Especially in the UK, Aaron's Beard is occasionally called by another biblically referential name, Rose of Sharon. Scripture's Rose of Sharon, however, was a flowering bulb, most likely a daffodil (specifically, Narcissus tazetta). But as a modern common name, Rose of Sharon has in North America become most strongly identified with Hybiscus syriacus. (For an additional photo of Aaron's Beard & for a full consideration of the great body of Rose of Sharon myths, see my essay on "The Mythological Associations of the Rose of Sharon."(
The leaves are a bright light green, paler with a netting pattern on the underside. It is evergreen here in temperate zone 8, but will die back in winter in cold climates, nevertheless doing very well down to zone 5. The second photo shows it early in May before its buds are particularly swollen, showing how pleasant it can be as a creeping shrub even apart from its blooming season. The third photo shows the rapidly developing buds later in May.
While other species of Hypericum are floppy or fountaining sub-shrubs, Aaron's Beard is more nearly a creeping vine. It can spread by its rhyzomes to cover an extensive area, but rarely lifts its prostrate twigs higher than a foot or eighteen inches. A quarter-block away from us across the street is an extensive area of half-wild stretches of Aaron's Beard that are heaped higher than this average, by piling itself creeping vine atop creeping vine.
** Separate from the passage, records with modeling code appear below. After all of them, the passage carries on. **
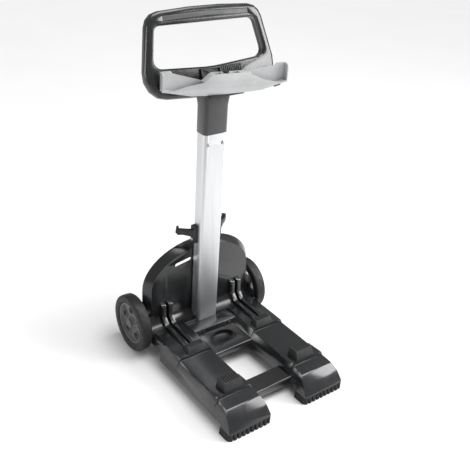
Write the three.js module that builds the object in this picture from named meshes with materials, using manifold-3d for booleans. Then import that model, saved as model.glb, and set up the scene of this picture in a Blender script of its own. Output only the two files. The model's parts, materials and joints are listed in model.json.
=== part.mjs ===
// Two-wheeled caddy that carries a robotic pool cleaner: a moulded base with two forks,
// a back shield, an aluminium mast, a loop handle and a turning holder for the control unit.
// Millimetres, +Z up, -Y is the front where the forks point, X = 0 is the plane of symmetry.
import * as THREE from "three";
import { mergeVertices } from "three/addons/utils/BufferGeometryUtils.js";
import Module from "manifold-3d";

// ---------------------------------------------------------------- driving dimensions
const DEPTH = 585; // foot fronts to the backs of the wheels
const FIT_GAP = 0.3; // between pieces that touch
const RUN_GAP = 0.6; // between pieces that turn on each other
const HOLE_GAP = 0.4; // round a screw
const WALL = 4; // moulded base and shield
const SHELL_WALL = 3.2; // handle halves

const WHEEL_RADIUS = 89;
const AXLE_Y = DEPTH / 2 - WHEEL_RADIUS;
const WHEEL_WIDTH = 34;
const RIM_RADIUS = 64;
const AXLE_RADIUS = 6;
const BUSH_WALL = 3.4;
const HUB_RADIUS = 17;
const RIM_WEB = 7; // thickness of the disc between hub and tyre seat
const APERTURES = 5;
const APERTURE_LENGTH = 24; // along the circle
const APERTURE_WIDTH = 22;
const APERTURE_PHASE = -112; // degrees, of the first aperture
const APERTURE_LIP = 3;
const AXLE_TUBE_RADIUS = 14;

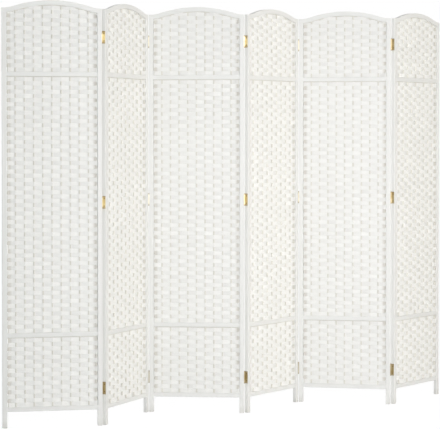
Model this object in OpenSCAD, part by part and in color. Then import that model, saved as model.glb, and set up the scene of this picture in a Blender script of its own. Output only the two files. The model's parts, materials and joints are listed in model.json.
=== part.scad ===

It is capable of really taking over a sunny area & displacing other plants. We've not planted it in our yard because it is too aggressive, potentially an invasive species as a groundcover. It is so commonly planted along roadsides that it is frankly over-used, & for my own tastes I'd rather see mixed xeriscape gardens than great expanses of Aaron's Beard. It erupts in our gardens at times as a volunteer & I sometimes let it spread for a while if there's nothing it'll interfer with, but eventually I dig it out to compost.
But that is not to say I am not fond of Aaron's Beard. It is a beautiful flower & I love that it is named for Aaron the brother of Miriam & Moses, all three of whom I rather cherish. About Miriam especially, given a willing ear that wouldn't be bored to death, I can tell strange mystical tales of the Exodus drawn from midrashim (the "sacred lies" or fairy lore that takes all its touchstones from Torah, the Bible).
I love the legends attached to many of the plants in the gardens around our home, & I do sometimes suspect I would plant even something ugly-ass if its common name was Bathsheba.
Which is not to say I'm particularly religious; some people fell in love with The Lord of the Rings & never got over that one great work in their whole lives. I fell in love with Torah, & I get from it what others get from science fiction, plus a lot more that informs our society's arts, culture & imagination.
For a while we had Aaron's beard (which provided the first three photos) growing on our roadside surrounded by rugosa roses, themselves so aggressive the rugosas kept Aaron's beard from spreading too much. I let it go rather long before digging it out, but it keeps coming back from missed fragments, proving itself weedy indeed.
Aaron's Beard takes well to a radical sheering to keep it compact, low-growing, & flowery. The second set of three photos were taken in mid-June from two of the three huge half-wild patches of Aaron's beard growing across the street & further down our block.
If the yards that have used it were mine I'd likely get rid of nine-tenths of the Aaron's Beard & plant a variety of things where presently a single species is predominant, but when in full flower one has to admit it's a dramatic groundcover.
It is so invasive because it is a wild species rather than a cultivar, yet as a complete dense groundcover it is the most effective of all the hypericums. It should be cut back early each spring both because it flowers only on new limbs, & so that it will not get too awfully leggy or spread too burdensomely out of hand. For an excellent alternative to Aaron's Beard, there is a highly recommendable hybrid cultivar which preserves the enormity of the H. calycinum flower, though the "beard" isn't quite so fluffy, namely H. x 'Hidcote.'
By no means fussy about conditions, it's very drought-hardy. It is slightly less flowery in dappled sunlight or bright shade, where it is even more drought-hardy. It will do well enough in deeper shade, too, though with fewer blossoms. It does well in rich humusy soil or in poorer alkaline soil, being extremely adaptable.
Because of its fast-spreading stoloniferous root system it is sometimes used to firm up embankments. However, though it survives droughty neglected locations, it rarely looks its best when used in no-care parking lots, where it doesn't get its spring sheering or the occasional watering it requires to bloom its best.